Although the invention has been described with reference to the one or more embodiments illustrated in the figures, it is understood that equivalents may be employed and substitutions made herein without departing from the scope of the invention as recited in the claims.
Having thus described one or more embodiments of the invention,

Claims

What is claimed as new and desired to be protected by Letters Patent includes the following:

1. A system for introducing a display image into an afocal optics device having an objective lens and an ocular lens, the system comprising:

a display device configured to emit the display image;

a focusing lens configured to focus the display image;

a first reflective element configured to redirect the display image; and

a second reflective element configured to again redirect the display image through the objective lens and onto a focal plane so that the display image appears to a user of the afocal optics device looking through the ocular lens to be located between the objective lens and a target,

wherein the second reflective element is configured to redirect the display image only through a periphery of the objective lens, and wherein the periphery of the objective lens is proximate to an edge of the objective lens.

2. The system as set forth in claim 1, wherein the afocal optics device is selected from the group consisting of: rifle scopes, spotting scopes, binoculars, telescopes, microscopes, and rangefinders.

3. The system as set forth in claim 1, wherein the display device includes a light emitting diode display or a liquid crystal display.

4. The system as set forth in claim 1, wherein the focusing lens includes two or more lenses arranged in a spaced-apart relationship.

5. The system as set forth in claim 1, wherein the first reflective element is a right angle mirror or prism configured to redirect the display image ninety degrees.

6. The system as set forth in claim 5, wherein the second reflective element is a right angle mirror or prism configured to redirect the display image an additional ninety degrees.

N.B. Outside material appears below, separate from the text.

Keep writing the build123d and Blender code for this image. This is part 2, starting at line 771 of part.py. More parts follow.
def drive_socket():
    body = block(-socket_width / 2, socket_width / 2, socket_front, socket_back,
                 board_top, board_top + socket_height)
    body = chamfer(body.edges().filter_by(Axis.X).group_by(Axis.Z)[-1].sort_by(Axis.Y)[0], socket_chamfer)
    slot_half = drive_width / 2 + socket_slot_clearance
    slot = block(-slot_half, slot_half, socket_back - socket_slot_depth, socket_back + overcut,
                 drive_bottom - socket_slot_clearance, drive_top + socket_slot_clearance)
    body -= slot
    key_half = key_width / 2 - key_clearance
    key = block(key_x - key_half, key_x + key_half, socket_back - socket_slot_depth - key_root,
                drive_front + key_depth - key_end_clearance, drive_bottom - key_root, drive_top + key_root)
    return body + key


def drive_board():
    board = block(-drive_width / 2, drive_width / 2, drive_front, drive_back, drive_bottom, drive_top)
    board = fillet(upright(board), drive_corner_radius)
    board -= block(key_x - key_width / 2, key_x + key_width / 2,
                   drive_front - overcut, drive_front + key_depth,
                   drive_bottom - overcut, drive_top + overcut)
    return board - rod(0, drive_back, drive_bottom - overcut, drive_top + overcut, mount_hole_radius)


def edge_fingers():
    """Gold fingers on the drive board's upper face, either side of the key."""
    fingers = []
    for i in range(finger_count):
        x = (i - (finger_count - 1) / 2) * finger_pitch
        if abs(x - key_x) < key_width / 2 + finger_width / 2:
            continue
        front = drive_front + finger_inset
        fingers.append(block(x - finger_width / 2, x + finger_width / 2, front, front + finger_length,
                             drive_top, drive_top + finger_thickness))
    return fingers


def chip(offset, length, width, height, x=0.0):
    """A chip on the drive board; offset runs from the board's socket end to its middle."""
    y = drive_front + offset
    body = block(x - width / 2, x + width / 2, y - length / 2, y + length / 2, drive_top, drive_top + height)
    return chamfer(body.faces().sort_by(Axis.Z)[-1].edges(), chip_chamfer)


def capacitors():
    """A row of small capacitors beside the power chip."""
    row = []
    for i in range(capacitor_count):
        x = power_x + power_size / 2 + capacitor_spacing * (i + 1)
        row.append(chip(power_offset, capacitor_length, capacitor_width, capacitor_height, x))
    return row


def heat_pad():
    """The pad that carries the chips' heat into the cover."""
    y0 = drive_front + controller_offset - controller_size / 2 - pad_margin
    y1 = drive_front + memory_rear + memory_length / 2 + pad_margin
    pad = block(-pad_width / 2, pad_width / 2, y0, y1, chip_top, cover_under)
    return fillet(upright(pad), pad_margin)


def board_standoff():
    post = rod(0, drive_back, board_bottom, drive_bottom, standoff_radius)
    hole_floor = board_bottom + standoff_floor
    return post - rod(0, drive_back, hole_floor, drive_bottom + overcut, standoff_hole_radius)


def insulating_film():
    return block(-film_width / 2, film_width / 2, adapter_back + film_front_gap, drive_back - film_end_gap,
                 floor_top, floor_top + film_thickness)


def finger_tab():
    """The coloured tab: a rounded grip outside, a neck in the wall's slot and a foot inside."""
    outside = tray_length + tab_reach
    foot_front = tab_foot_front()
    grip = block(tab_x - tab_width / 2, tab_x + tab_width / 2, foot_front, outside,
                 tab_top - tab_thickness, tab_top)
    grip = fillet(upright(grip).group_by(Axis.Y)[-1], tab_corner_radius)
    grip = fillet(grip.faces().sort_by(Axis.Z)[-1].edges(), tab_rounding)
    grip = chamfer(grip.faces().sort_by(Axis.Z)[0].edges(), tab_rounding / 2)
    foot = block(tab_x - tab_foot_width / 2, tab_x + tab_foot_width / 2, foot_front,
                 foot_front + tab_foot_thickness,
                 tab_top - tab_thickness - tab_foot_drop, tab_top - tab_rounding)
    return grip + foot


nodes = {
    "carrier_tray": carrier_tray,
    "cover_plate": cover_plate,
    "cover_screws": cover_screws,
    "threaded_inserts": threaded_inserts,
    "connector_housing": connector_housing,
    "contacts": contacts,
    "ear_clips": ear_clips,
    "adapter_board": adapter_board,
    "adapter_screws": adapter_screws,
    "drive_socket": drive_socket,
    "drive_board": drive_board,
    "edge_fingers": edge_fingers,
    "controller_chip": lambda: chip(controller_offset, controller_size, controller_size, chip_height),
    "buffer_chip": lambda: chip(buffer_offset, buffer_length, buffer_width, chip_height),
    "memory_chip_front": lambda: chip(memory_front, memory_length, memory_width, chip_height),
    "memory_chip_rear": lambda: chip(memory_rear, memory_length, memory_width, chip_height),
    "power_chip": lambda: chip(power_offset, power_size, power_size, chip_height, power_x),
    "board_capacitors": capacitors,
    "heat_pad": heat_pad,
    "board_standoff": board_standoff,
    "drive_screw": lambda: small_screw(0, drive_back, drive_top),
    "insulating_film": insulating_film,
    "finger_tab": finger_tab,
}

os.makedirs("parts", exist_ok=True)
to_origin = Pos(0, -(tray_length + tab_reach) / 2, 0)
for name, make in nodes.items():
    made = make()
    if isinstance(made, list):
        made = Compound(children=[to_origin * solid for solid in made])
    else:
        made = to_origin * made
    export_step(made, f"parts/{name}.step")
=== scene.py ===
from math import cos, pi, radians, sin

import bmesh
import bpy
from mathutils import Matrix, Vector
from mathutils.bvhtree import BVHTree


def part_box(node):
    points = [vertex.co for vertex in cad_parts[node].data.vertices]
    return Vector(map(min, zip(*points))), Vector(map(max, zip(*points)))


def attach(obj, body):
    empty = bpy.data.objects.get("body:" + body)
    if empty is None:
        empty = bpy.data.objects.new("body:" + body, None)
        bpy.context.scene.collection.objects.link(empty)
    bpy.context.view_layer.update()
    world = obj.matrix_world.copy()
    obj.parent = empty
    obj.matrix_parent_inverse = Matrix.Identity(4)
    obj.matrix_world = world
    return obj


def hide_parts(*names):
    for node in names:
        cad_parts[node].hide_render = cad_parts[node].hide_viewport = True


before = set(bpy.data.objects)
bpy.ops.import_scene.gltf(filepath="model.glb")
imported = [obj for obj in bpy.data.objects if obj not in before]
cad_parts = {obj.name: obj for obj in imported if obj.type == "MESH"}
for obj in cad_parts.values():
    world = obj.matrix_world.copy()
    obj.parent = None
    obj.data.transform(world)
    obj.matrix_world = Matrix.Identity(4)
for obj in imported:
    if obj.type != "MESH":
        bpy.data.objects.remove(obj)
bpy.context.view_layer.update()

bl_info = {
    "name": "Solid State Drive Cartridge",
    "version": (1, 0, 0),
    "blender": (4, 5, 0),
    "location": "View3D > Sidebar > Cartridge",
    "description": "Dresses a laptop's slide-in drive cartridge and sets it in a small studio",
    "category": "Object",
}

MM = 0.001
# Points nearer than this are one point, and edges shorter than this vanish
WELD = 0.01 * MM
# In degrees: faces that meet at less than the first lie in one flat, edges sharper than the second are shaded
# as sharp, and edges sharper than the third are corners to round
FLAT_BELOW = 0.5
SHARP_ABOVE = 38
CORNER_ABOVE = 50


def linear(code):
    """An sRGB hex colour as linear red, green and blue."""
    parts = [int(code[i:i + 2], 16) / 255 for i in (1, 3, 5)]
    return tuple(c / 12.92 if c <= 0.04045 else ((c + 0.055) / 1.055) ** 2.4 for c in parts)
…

7. The system as set forth in claim 1, wherein the periphery of the objective lens is a distance which is no more than 20% of a diameter of the objective lens from an edge of the objective lens.

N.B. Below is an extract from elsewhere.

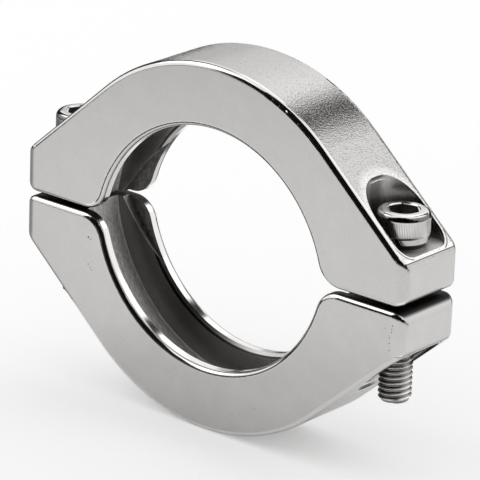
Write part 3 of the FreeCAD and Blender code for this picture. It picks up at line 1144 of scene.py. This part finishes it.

8. A method for introducing a display image into an afocal optics device having an objective lens and an ocular lens arranged in a spaced-apart relationship along an optical axis for viewing a target, the method comprising the steps of:

configuring a display device to emit the display image in a first direction which is parallel to the optical axis;

configuring a focusing lens to focus the display image;

configuring a first reflective element to redirect the display image ninety degrees in a second direction which is perpendicular to the optical axis; and

configuring a second reflective element to redirect the display image an additional ninety degrees in a third direction which is parallel to the optical axis and opposite the first direction such that the display image is directed only through the periphery and proximate to an edge of the objective lens and such that the objective lens is receiving and focusing the display image from the display device in addition to light received from a target, and the display image appears on a same focal plane as the light received from the target and appears to a user of the afocal optics device looking through the ocular lens to be located between the objective lens and the target.

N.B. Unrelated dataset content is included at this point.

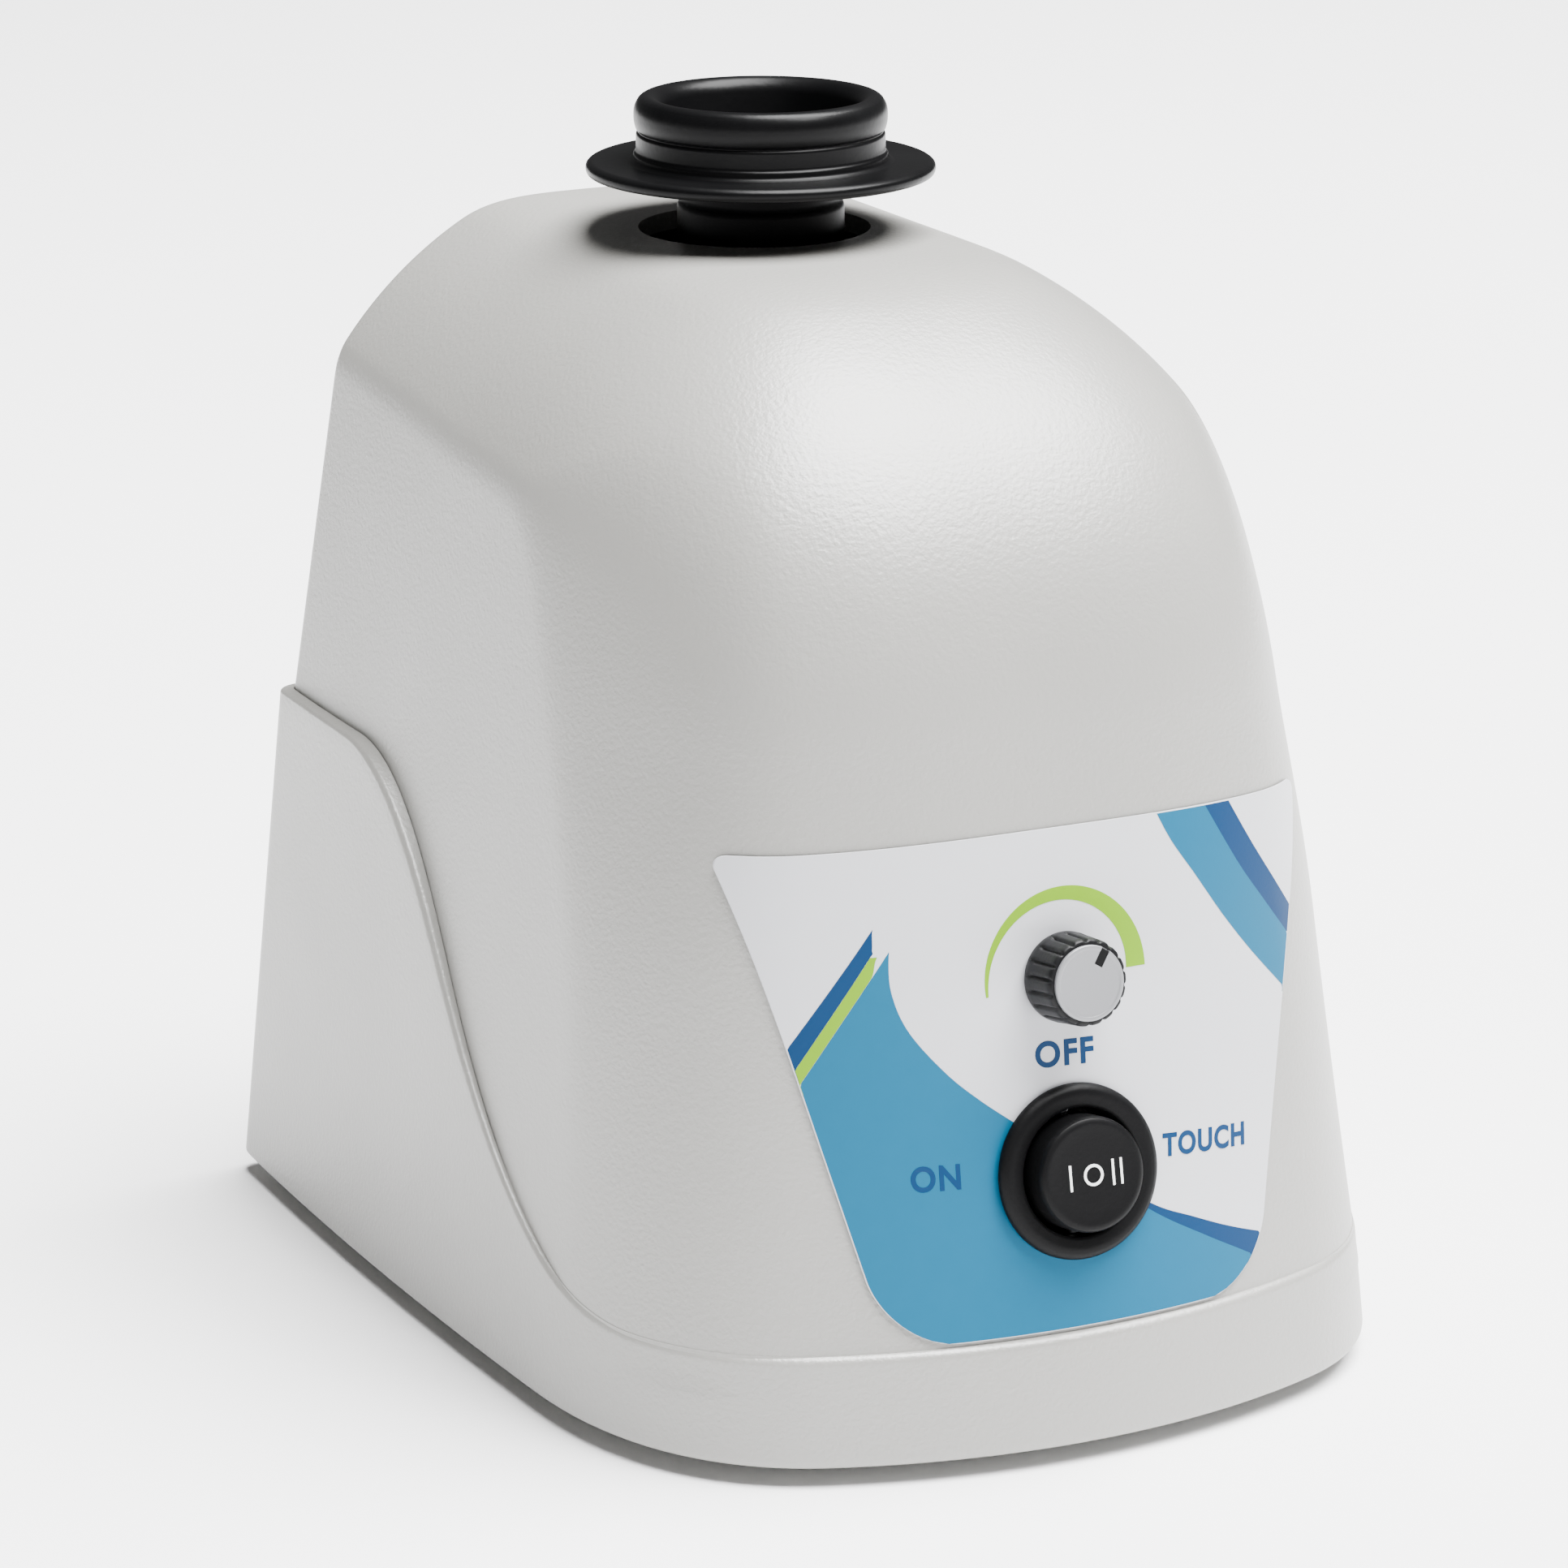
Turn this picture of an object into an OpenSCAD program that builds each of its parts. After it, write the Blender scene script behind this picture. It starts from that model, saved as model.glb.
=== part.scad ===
// Benchtop vortex mixer: domed housing on a proud base tub, rubber cup head on an
// eccentric, sprung motor carriage with touch switch, panel with speed knob and rocker.
// Millimetres, +Z up, the panel faces -Y, the feet stand on z = 0.

/* [Body] */
// Half width of the housing at the panel's foot
side_half = 58.9; // [56:0.1:64]
// Rear wall of the base, behind the origin
rear_y = 77.9; // [74:0.1:84]
// Panel foot, in front of the origin
front_y = 78.2; // [74:0.1:84]
// Backwards lean of the front panel, mm per mm of height
panel_lean = 0.266; // [0.22:0.002:0.3]
// Plan radius of the bowed front panel
front_bow = 99; // [85:1:140]
// Height of the flat pad on top
pad_z = 144.6; // [142:0.1:148]
// How far the base tub stands proud of the housing
proud = 1.6; // [1.4:0.1:2]
// Housing wall thickness
wall = 2.6; // [2.2:0.1:3]

/* [Head] */
// Distance of the motor axis behind the origin
head_y = 24.8; // [20:0.1:28]
// Radius of the orbit of the cup
orbit = 2; // [1.5:0.1:2.2]
// Radius of the hole in the pad
hole_r = 16; // [15:0.1:17]
// Height of the top face of the cup flange
flange_z = 154.2; // [153:0.1:157]
// Radius of the cup flange
flange_r = 24; // [22:0.1:26]
// Radius of the cup rim
cup_r = 17.4; // [16:0.1:18]
// Height of the cup above its flange
cup_h = 9; // [8:0.1:11]
// Downward travel of the head in touch mode
touch_travel = 2; // [1:0.1:2.2]

/* [Controls] */
// Height of the speed knob on the panel
knob_z = 62.4; // [60:0.1:66]
// Radius of the knob skirt
knob_r = 5.8; // [5:0.1:7]
// Height of the knob
knob_h = 7.8; // [7:0.1:9]
// Height of the rocker switch on the panel
rocker_z = 37.3; // [35:0.1:40]
// Radius of the rocker bezel
bezel_r = 11.5; // [10.5:0.1:12.5]

/* [Motor] */
// Radius of the motor can
motor_r = 30; // [29:0.5:31]
// Height of the underside of the carriage plate
carriage_z = 38; // [36:0.5:40]
// Length of the motor between the carriage plate and its top face
motor_l = 66; // [60:1:68]
// Radius of the motor shaft
shaft_r = 4; // [3:0.5:4]

/* [Hidden] */
$fn = 64;
eps = 0.02;
deg = 180 / PI;
tiny = 0.000001;

// housing shape
mid_y = 5;
foot_z = 2.6;
lip_low = 17.1;
lip_high = 75.2;
lip_mid_y = 0.4;
lip_slope = 1.407;
lip_soft_high = 26;
lip_soft_low = 43.2;
side_ref_z = (lip_low + lip_high) / 2;
side_ref = side_half - 2.6;
side_draft_low = 0.057;
side_draft_high = 0.086;
side_twist = 0.055;
twist_y0 = -30;
side_swell = 0.45;
swell_y0 = 20;
wall_y1 = 60;
side_flare = 0.017;
side_crown = 1.65;
rear_lean_low = 0.126;
rear_lean_high = 0.045;
tub_front_lean = 0.159;
dome_x = 56.2;
dome_front = 70.7;
dome_rear = 351;
dome_h = pad_z - 88;
dome_y = 12;
dome_z = 92.7;
dome_plan_exp = 3.02;
dome_arch_exp = 1.99;
dome_blend = 21;
skirt_top = 91.6;
skirt_soft = 30;
corner_front = 17.6;
corner_rear = 1.2;
corner_y0 = -44.5;
corner_y1 = -4;
rear_round = 2.5;
tub_corner = 20.2;
tub_rear_round = 4;
pad_round = 3;

// printed film on the panel
film_low = lip_low + 0.5;
film_high = 81.4;
film_gap = 0.2;
film_t = 0.22;
film_foot_half = 27.2;
film_top_half = 42;
film_corner = 9;
film_corner_top = 2;

// shells
tongue = 5;
tongue_gap = 0.25;
tub_wall = 3.2;
floor_t = 3;
floor_top = foot_z + floor_t;
eye_z = 60;
edge_half = 1.7;
rows_out = 9;
rows_in = 5;
corner_a = 38.2;
right_cols = concat([for (i = [1 : 25]) -90 + i * 4.96], [for (d = [-2, -1, 0, 1, 2]) corner_a + d * 1.1],
  [for (i = [1 : 8]) corner_a + 2.2 + i * 5.5]);
cols = concat([-90], right_cols, [90], [for (i = [len(right_cols) - 1 : -1 : 0]) 180 - right_cols[i]]);
col_n = len(cols);

// inside
ballast_z = floor_top + 0.1;
ballast_t = 8;
ballast_top = ballast_z + ballast_t;
plate_t = 3;
plate_top = carriage_z + plate_t;
motor_top = plate_top + motor_l;
motor_bolt_r = 23;
post_x = 34;
post_dy = 26;
post_r = 2.5;
bush_r = 3.55;
spring_r = 4.6;
hub_z = motor_top + 2;
hub_h = 12;
neck_z = hub_z + hub_h + 1.5;
neck_r = 11.5;
flange_t = 1.8;
cup_top = flange_z + cup_h;
cup_y = head_y - orbit;
bearing_r = 11;
race_r = 6.8;
bearing_gap = 0.05;
board_z = ballast_top + 8;
board_t = 1.6;
board_top = board_z + board_t;
inlet_z = 34;
rear_tilt = atan(rear_lean_low);
pin_spots = [[-6.5, 1.6], [6.5, 1.6], [0, 7]];
pointer_angle = 32;
rocker_pivot = -2;
button_h = 5.2;
inlet_w = 27.4;
inlet_h = 31.4;
shaft_hole_r = 3.6;
well_r = bezel_r - 3.1;
body_r = bezel_r - 1.4;
foot_x = 38;
foot_front_y = -46;
foot_rear_y = 60;
boss_x = 45;
boss_front_y = -12;
boss_rear_y = 44;
boss_top = 104;
boss_web_x = 49;
boss_r = 3.5;
screw_r = 1.6;
inlet_screw_r = 1.4;
inlet_screw_x = 20;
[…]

9. The method of claim 8 wherein the step of configuring a first reflective element involves configuring a right angle mirror or prism to redirect the display image ninety degrees in the second direction which is perpendicular to the optical axis.

10. The method of claim 8 wherein the periphery of the objective lens is a distance which is no more than 30% of a diameter of the objective lens from the edge of the objective lens.

11. The method of claim 8, wherein the afocal optics device is selected from the group consisting of rifle scopes, spotting scopes, binoculars, telescopes, microscopes, and rangefinders.

12. The system as set forth in claim 9, wherein the display image communicates information selected from the group consisting of: a range to the target, an inclination to the target, a wind direction, a wind velocity, an ambient temperature, and a suggested aiming point.

13. The system as set forth in claim 8, wherein the display device includes a light emitting diode display or a liquid crystal display.

14. The system as set forth in claim 8 wherein the focusing lens includes two or more lenses arranged in a spaced-apart relationship along the first direction.

15. The system as set forth in claim 8, wherein the periphery of the objective lens is a distance which is no more than 20% of a diameter of the objective lens from an edge of the objective lens.

16. A rifle scope comprising:

an elongated body having a first end and a second end;

an objective lens located at the first end and configured to gather light, including light reflected from a target, and to focus a resulting optical image on a focal plane;

an ocular lens for magnifying the resulting optical image appearing on the focal plane,

wherein the objective lens and the ocular lens are arranged in a spaced-apart relationship along an optical axis extending through the elongated body; and

a system for introducing a display image, the system including,

a display device configured to emit a display image in a first direction which is parallel to the optical axis,

a focusing lens configured to focus the display image,

a first reflective element in the form of a right angle mirror or prism configured to redirect the display image ninety degrees in a second direction which is perpendicular to the optical axis, and

a second reflective element in the form of a right angle mirror or prism positioned near a periphery of the objective lens and configured to redirect the display image an additional ninety degrees in a third direction which is parallel to the optical axis and opposite the first direction such that the display image is directed only through the periphery of the objective lens, wherein the periphery of the objective lens is proximate to an edge of the objective lens, so that the objective lens is receiving and focusing the display image from the display device in addition to light received from a target, and the display image appears on a same focal plane as the resulting optical image and appears to a user of the rifle scope looking through the ocular lens to be located between the objective lens and the target.

17. The rifle scope as set forth in claim 16, wherein the periphery of the objective lens is a distance which is no more than 30% of a diameter of the objective lens from an edge of the objective lens.

18. The rifle scope as set forth in claim 16, wherein the display image communicates information selected from the group consisting of: a range to the target, an inclination to the target, a wind direction, a wind velocity, an ambient temperature, and a suggested aiming point.

19. The rifle scope as set forth in claim 16, wherein the focusing lens includes two or more lenses arranged in a spaced-apart relationship.

20. The rifle scope as set forth in claim 16, wherein the periphery of the objective lens is a distance which is no more than 20% of a diameter of the objective lens from an edge of the objective lens.